§ Challenge: Narrow the data below down to the lines containing "depsgraph".

§ Data lines:
/---
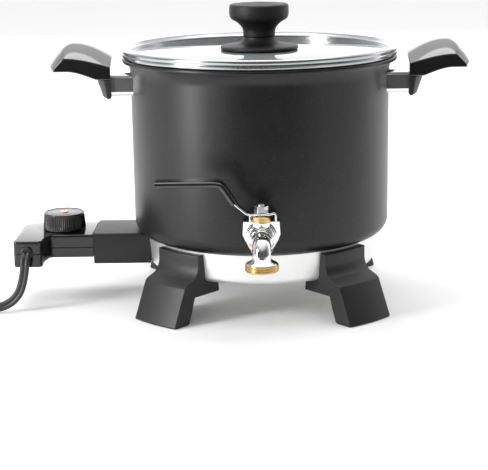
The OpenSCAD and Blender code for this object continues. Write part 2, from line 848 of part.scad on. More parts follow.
module knob_head() {
    neck = knob_neck_r;
    top = knob_z + knob_h;
    color("#262626") difference() {
        rotate_extrude() polygon(concat(
            [[0, seam_z], [neck, seam_z]],
            [[neck, top - 26.5]],
            [for (k = [1:6]) let (t = k / 6)
                [neck + (knob_r - 3.5 - neck) * t * t * (1.3 - 0.3 * t), top - 26.5 + 11.5 * pow(t, 0.8)]],
            [[knob_r - 0.9, top - 11.5], [knob_r, top - 8.5], [knob_r - 0.2, top - 4.4]],
            arc([knob_r - 2.4, top - 4], 2, 0, 80, 3),
            [[0.6 * knob_r, top - 0.9], [0.3 * knob_r, top - 0.2], [0, top]]
        ));
        translate([0, 0, seam_z - 1]) cylinder(h = 9, r = screw_r);
    }
}

module knob_foot() {
    neck = knob_neck_r;
    color("#262626") difference() {
        rotate_extrude() polygon(concat(
            [[0, knob_z], [knob_disc_r - 2, knob_z]],
            arc([knob_disc_r - 1.9, knob_z + 1.9], 1.9, 290, 430, 5),
            [[knob_disc_r - 5, knob_z + 4.2], [neck + 6, knob_z + 5], [neck + 2.5, knob_z + 6.3],
                [neck + 0.6, knob_z + 8.6], [neck - 0.2, seam_z], [0, seam_z]]
        ));
        translate([0, 0, knob_z - 1]) cylinder(h = knob_h, r = screw_r);
    }
}

module knob_washer() {
    color("#262626") translate([0, 0, glass_z - washer_t]) difference() {
        cylinder(h = washer_t, r = knob_neck_r + 0.8);
        translate([0, 0, -1]) cylinder(h = washer_t + 2, r = screw_r);
        translate([0, 0, -1]) cylinder(h = 3.5, r = 5.5);
    }
}

module knob_screw() {
    head_z = glass_z - washer_t + 2.5;
    color("silver") {
        translate([0, 0, head_z - 2.4]) cylinder(h = 2.4, r = 4.6);
        translate([0, 0, head_z]) cylinder(h = seam_z + 7.5 - head_z, r = screw_r);
    }
}

// ---- Probe socket ----

module socket_housing() {
    inner_w = socket_w - 2 * socket_wall;
    inner_h = socket_h - 2 * socket_wall;
    back_r = base_r + socket_wall;
    color("#242424") difference() {
        translate([-socket_end, -socket_w / 2, socket_z]) cube([socket_l + 20, socket_w, socket_h]);
        base_solid();
        pot_foot_cutter(slide_gap);
        difference() {
            translate([-socket_end - 1, -inner_w / 2, socket_z + socket_wall])
                cube([socket_l + 20, inner_w, inner_h]);
            cylinder(h = pot_z, r = back_r, $fn = 144);
        }
        for (y = [-pin_y, pin_y]) along_x(base_low_r - 8, y, element_z) cylinder(h = 24, r = bush_r);
        along_x(base_low_r - 8, 0, element_z) cylinder(h = 24, r = well_r);
        for (y = [-22, 22]) along_x(base_low_r - 12, y, element_z) cylinder(h = 24, r = 1.5);
    }
}

module socket_screws() {
    seat = sqrt(pow(base_r + socket_wall, 2) - pow(22 - 2.8, 2));
    color("silver") for (y = [-22, 22]) along_x(seat, y, element_z) {
        cylinder(h = 2.4, r = 2.8);
        translate([0, 0, -9]) cylinder(h = 10, r = 1.5);
    }
}

// ---- Probe ----

// Outline of the probe's body in plan, or the same drawn in by a wall
module probe_plan(inset = 0) {
    front = probe_front + inset;
    back = probe_back - inset;
    far = -probe_end + inset;
    block_x = -probe_end + block_w - inset;
    edge = block_front + inset;
    mid_y = probe_back - corner_r;
    mid_x = -probe_end + corner_r;
    translate([mid_x, front]) square([-mid_x - probe_face - inset, back - front]);
    translate([mid_x, mid_y]) circle(r = corner_r - inset);
    translate([far, edge + 3]) square([corner_r, mid_y - edge - 3]);
    polygon([
        [far + 3, edge], [block_x - 3.5, edge], [block_x, edge + 3.5], [block_x + 4.5, front - 2.5],
        [block_x + 8, front], [block_x + 8, front + 6], [far + 3, front + 6]
    ]);
    translate([far + 3, edge + 3]) circle(r = 3);
}

module tongue_plan(inset = 0) {
    half = tongue_w - inset;
    translate([-probe_face - 6, -half]) square([probe_face + 6 - tongue_end - inset, 2 * half]);
}

module tongue_holes() {
    for (y = [-pin_y, pin_y]) along_x(tongue_end - 2, y, element_z) cylinder(h = 26, r = contact_r);
    along_x(tongue_end - 2, 0, element_z) cylinder(h = 26, r = rod_r);
}

module probe_screw_places() {
    translate([-socket_end - 7, probe_back - 6]) children();
    translate([-socket_end - 7, probe_front + 6]) children();
    translate([-probe_end + 9, probe_back - 16]) children();
}

// A slab of the probe's outline, and of its tongue's, between two heights
module probe_slab(low, high, inset = 0) {
    translate([0, 0, low]) linear_extrude(height = high - low) probe_plan(inset);
}

module tongue_slab(low, high, inset = 0) {
    translate([0, 0, low]) linear_extrude(height = high - low) tongue_plan(inset);
}

module probe_upper_shell() {
    low = probe_split;
    color("#161616") difference() {
        union() {
            probe_slab(low, probe_top);
            tongue_slab(low, tongue_top);
        }
        difference() {
            union() {
                probe_slab(low - 1, probe_top - probe_wall, probe_wall);
                tongue_slab(low - 1, tongue_top - probe_wall, probe_wall);
            }
            probe_screw_places() translate([0, 0, low]) cylinder(h = probe_h, r = 3.5);
        }
        probe_screw_places() translate([0, 0, low - 1]) cylinder(h = 7, r = 1.5);
        translate([-dial_x, 0, low]) cylinder(h = probe_h, r = shaft_r + run_gap);
        tongue_holes();
        boot_hole();
    }
}

module probe_lower_shell() {
    high = probe_split;
    color("#161616") difference() {
        union() {
            probe_slab(probe_low, high);
            tongue_slab(tongue_low, high);
            intersection() {
                probe_slab(block_low, high);
                translate([-probe_end, block_front, block_low])
                    cube([block_w, probe_front - block_front + 3, probe_h]);
            }
        }
        difference() {
            union() {
                probe_slab(probe_low + probe_wall, high + 1, probe_wall);
                tongue_slab(tongue_low + probe_wall, high + 1, probe_wall);
            }
            probe_screw_places() translate([0, 0, probe_low]) cylinder(h = high - probe_low, r = 3.5);
        }
        probe_screw_places() {
            translate([0, 0, block_low]) cylinder(h = probe_h, r = 1.5);
            translate([0, 0, block_low]) cylinder(h = probe_low - block_low + 2.5, r = 2.9);
        }
        tongue_holes();
        boot_hole();
    }
}

module probe_screws() {
    color("silver") probe_screw_places() {
        translate([0, 0, probe_low + 0.5]) cylinder(h = 2, r = 2.8);
        translate([0, 0, probe_low + 2.5]) cylinder(h = probe_split - probe_low + 3, r = 1.5);
    }
}

module probe_contacts() {
    color("goldenrod") for (y = [-pin_y, pin_y]) along_x(tongue_end, y, element_z) difference() {
        cylinder(h = tongue_l, r = contact_r);
        translate([0, 0, -1]) cylinder(h = tongue_l - 3, r = pin_r + slide_gap);
    }
}

module sensor_rod() {
    color("silver") along_x(rod_end, 0, element_z) cylinder(h = socket_end + 8 - rod_end, r = rod_r);
}

module thermostat() {
    color("tan") difference() {
        translate([-dial_x - 14, -11, probe_low + probe_wall])
            cube([dial_x + 14 - socket_end - 8, 22, probe_h - 2 * probe_wall - 2]);
        translate([-dial_x, 0, element_z]) cylinder(h = probe_h, r = shaft_r + run_gap);
    }
}

module dial_shaft() {
    color("silver") translate([-dial_x, 0, element_z + 0.3])
        cylinder(h = probe_top + 8 - element_z, r = shaft_r);
}

module dial_knob() {
    color("#1a1a1a") difference() {
        translate([-dial_x, 0, probe_top + 0.3]) rotate_extrude() polygon([
            [0, 0], [dial_r, 0], [dial_r - 1.3, dial_h - 1], [dial_r - 2.2, dial_h], [dial_r - 3.4, dial_h],
            [dial_r - 3.4, dial_h - 0.8], [0, dial_h - 0.8]
        ]);
        translate([-dial_x, 0, probe_top]) cylinder(h = 8.3, r = shaft_r);
        translate([-dial_x, 0, probe_top]) cylinder(h = dial_h + 1, r = 1.8);
    }
}

module dial_plate() {
    color("silver") translate([-dial_x, 0, probe_top + dial_h - 0.5]) difference() {
        cylinder(h = 0.6, r = dial_r - 3.4);
        translate([0, 0, -1]) cylinder(h = 3, r = 4);
    }
}

module indicator_lens() {
    color("orange") translate([-dial_x, 0, probe_top]) {
        translate([0, 0, 8.4]) cylinder(h = dial_h - 8.9, r = 1.8);
        translate([0, 0, dial_h - 0.5]) cylinder(h = 1.4, r = 4);
    }
}

// ---- Cord ----

module boot_hole() {
    translate([boot_x, block_front + 8, boot_z]) rotate([90, 0, 0]) cylinder(h = 12, r = 5);
}

module cord_boot() {
    color("#303030") translate([boot_x, block_front, boot_z]) rotate([90, 0, 0]) {
        translate([0, 0, -6]) cylinder(h = 6, r = 5);
        translate([0, 0, -6]) cylinder(h = 4, r = 6.5);
        cylinder(h = 4, r1 = 5.6, r2 = 5);
    }
}

function route_at(i) = [boot_x, block_front, boot_z] + route[i];

module cord() {
    sides = 10;
    n = len(route);
    function heading(i) = i == 0 ? unit([0, -1, -0.001]) : unit(route[min(i + 1, n - 1)] - route[i - 1]);
    function ring(i) = let (
        t = heading(i),
        wide = unit(cross(t, [0, -1, 0])),
        thin = unit(cross(wide, t))
    ) [for (k = [0:sides - 1]) let (a = 360 * k / sides)
        route_at(i) + wide * cord_w / 2 * cos(a) + thin * cord_t / 2 * sin(a)];
    points = [for (i = [0:n - 1]) each ring(i)];
    faces = concat(
        [[for (k = [sides - 1:-1:0]) k], [for (k = [0:sides - 1]) (n - 1) * sides + k]],
        [for (i = [0:n - 2], k = [0:sides - 1]) let (m = (k + 1) % sides)
            [i * sides + k, i * sides + m, (i + 1) * sides + m]],
        [for (i = [0:n - 2], k = [0:sides - 1]) let (m = (k + 1) % sides)
            [i * sides + k, (i + 1) * sides + m, (i + 1) * sides + k]]
    );
    color("#2e2e2e") polyhedron(points, faces, convexity = 6);
}

// The rest of the cord lies wound up; its last run meets the ring's outer side
module coil_ring() {
    translate(coil_centre) rotate_extrude() translate([coil_in_r, 0])
        square([coil_out_r - coil_in_r, cord_w + 0.2]);
}

module cord_coil() {
    color("#2e2e2e") coil_ring();
}

module cord_tie() {
    color("#3a3a3a") difference() {
        translate(coil_centre) rotate([0, 0, 200]) translate([coil_in_r - 1, -4, 0])
            cube([coil_out_r - coil_in_r + 2, 8, cord_w + 1.2]);
        coil_ring();
    }
}

// The plug lies inside the ring and touches its inner side; behind it is room for the last bend
module at_plug() {
    translate(coil_centre) rotate([0, 0, plug_turn]) translate([plug_mid, plug_back, 0])
        rotate([0, 0, -90]) children();
}

module plug_body() {
    color("#242424") intersection() {
        at_plug() difference() {
            translate([0, -plug_w / 2, 0]) cube([plug_l, plug_w, plug_h]);
            for (y = [-blade_y, blade_y]) translate([plug_l - 8, y - 0.8, plug_h / 2 - 3.2])
                cube([9, 1.6, 6.4]);
        }
        translate(coil_centre) cylinder(h = plug_h, r = coil_in_r);
    }
}

module plug_blades() {
    color("silver") at_plug() for (y = [-blade_y, blade_y]) translate([plug_l - 8, y - 0.8, plug_h / 2 - 3.2])
        cube([8 + blade_l, 1.6, 6.4]);
}

pot_shell();
base_ring();
heating_plate();
heating_element();
element_bushings();
sensor_well();
base_stud();
base_nut();
socket_housing();
socket_screws();
foot_front_left();
foot_front_right();
foot_rear_left();
foot_rear_right();
foot_screws();
handle_left_grip();
handle_left_post();
handle_left_bracket();
handle_right_grip();
handle_right_post();
handle_right_bracket();
handle_screws();
bracket_rivets();
valve_body();
valve_spout();
valve_locknut();
valve_inner_seal();
valve_outer_seal();
valve_seats();
outlet_thread();
stem_packing();
gland_nut();
valve_ball();
valve_stem();
lever_plate();
lever_sleeve();
lever_nut();
lid_glass();
lid_rim();
knob_head();
knob_foot();
knob_washer();
knob_screw();
probe_upper_shell();
probe_lower_shell();
probe_screws();
probe_contacts();
sensor_rod();
thermostat();
cord_boot();
cord();
cord_coil();
cord_tie();
plug_body();
plug_blades();
dial_knob();
dial_plate();
dial_shaft();
indicator_lens();
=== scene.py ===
# %% [markdown]
# # Candle melting pot
# A deep aluminium pot on an electric base melts wax, which a small ball valve at the front lets out.
# A glass lid, two bracketed handles and four feet complete it, and a plug-in probe with a dial heats it.
# The pieces below take the place of the plain CAD pieces that the eye meets. The rest of the CAD stays
# as it is and only gets its finishes. Lengths are written in millimetres and turned into metres once.

import json

import bmesh
import bpy
import numpy as np
from mathutils import Matrix, Vector

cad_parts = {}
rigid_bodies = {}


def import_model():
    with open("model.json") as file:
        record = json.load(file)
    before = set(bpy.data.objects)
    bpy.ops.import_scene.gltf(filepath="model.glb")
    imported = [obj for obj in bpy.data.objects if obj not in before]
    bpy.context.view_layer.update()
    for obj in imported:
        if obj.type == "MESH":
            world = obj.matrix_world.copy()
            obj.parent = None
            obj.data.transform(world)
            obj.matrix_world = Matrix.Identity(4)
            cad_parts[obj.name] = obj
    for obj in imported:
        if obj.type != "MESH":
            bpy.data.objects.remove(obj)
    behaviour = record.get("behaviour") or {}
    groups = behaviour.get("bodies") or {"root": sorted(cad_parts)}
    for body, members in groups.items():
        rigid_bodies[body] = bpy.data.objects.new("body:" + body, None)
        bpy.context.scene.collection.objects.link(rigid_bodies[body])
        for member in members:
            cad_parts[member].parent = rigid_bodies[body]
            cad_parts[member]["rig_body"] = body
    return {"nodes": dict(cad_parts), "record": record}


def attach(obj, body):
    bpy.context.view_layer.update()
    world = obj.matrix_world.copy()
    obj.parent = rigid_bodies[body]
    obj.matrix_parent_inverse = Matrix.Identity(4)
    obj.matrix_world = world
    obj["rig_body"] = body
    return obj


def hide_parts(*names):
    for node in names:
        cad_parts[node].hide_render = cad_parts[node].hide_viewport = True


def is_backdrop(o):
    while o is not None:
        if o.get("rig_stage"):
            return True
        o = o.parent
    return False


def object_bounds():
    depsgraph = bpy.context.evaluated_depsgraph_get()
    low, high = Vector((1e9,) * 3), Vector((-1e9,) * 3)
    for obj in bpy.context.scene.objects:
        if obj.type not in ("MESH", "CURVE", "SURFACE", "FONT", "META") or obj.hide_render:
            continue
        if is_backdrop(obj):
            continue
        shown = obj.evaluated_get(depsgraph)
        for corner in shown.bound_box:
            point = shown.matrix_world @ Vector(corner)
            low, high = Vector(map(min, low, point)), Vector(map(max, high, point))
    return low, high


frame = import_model()
low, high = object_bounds()
size = [round(1000 * (b - a), 1) for a, b in zip(low, high)]
print("CAD pieces:", len(frame["nodes"]), "size in mm:", size)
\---
§ Correct response:
    depsgraph = bpy.context.evaluated_depsgraph_get()
        shown = obj.evaluated_get(depsgraph)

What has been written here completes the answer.